Tampaknya saat ini tidak ada bukti independen yang menunjukan kalau metode cuci darah memang efektif, setidaknya memiliki efek netral (tidak berbahaya namun tidak menyembuhkan). Yang ada hanyalah kesaksian sekelompok orang dari kalangan elit politik, militer dan hukum (bukan kedokteran) yang mengklaim telah disembuhkan dengan metode pengobatan tersebut. Ada kemungkinan kalau yang dilaporkan disini hanyalah efek Placebo.

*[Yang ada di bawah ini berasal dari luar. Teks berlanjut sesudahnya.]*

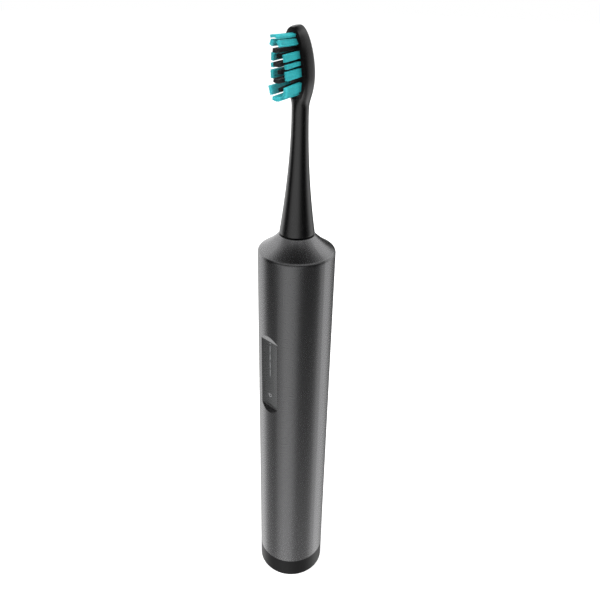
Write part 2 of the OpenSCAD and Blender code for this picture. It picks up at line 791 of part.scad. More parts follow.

Saat ini kalangan bio-farmasi dunia mulai mengakui kalau kekhasiatan obat banyak dipengaruhi oleh kerja antibodi sang pasien. Dalam hal ini obat placebo sekalipun mampu membuat sang pasien untuk meruban proses bio-kimia dalam tubuhnya untuk menghasilkan antibodi yang dibutuhkan. Hal ini bukan berarti bahwa intervensi medis tidak ada gunanya. Namun intervensi medis tersebut perlulah dibuktikan secara ilmiah. Akankah pasien-pasien yang merasa disembuhkan berpartisipasi dalam studi medis untuk melihak khasiat terapi "cuci otak" ?
Penutup
Jika memang studi ilmiah nantinya membuktikan efektivitas metode cuci darah, maka metode tersebut dapat diperkenalkan secara etis. Dan Sang Dokter tentunya dapat membawa metode ini ke tataran internasional.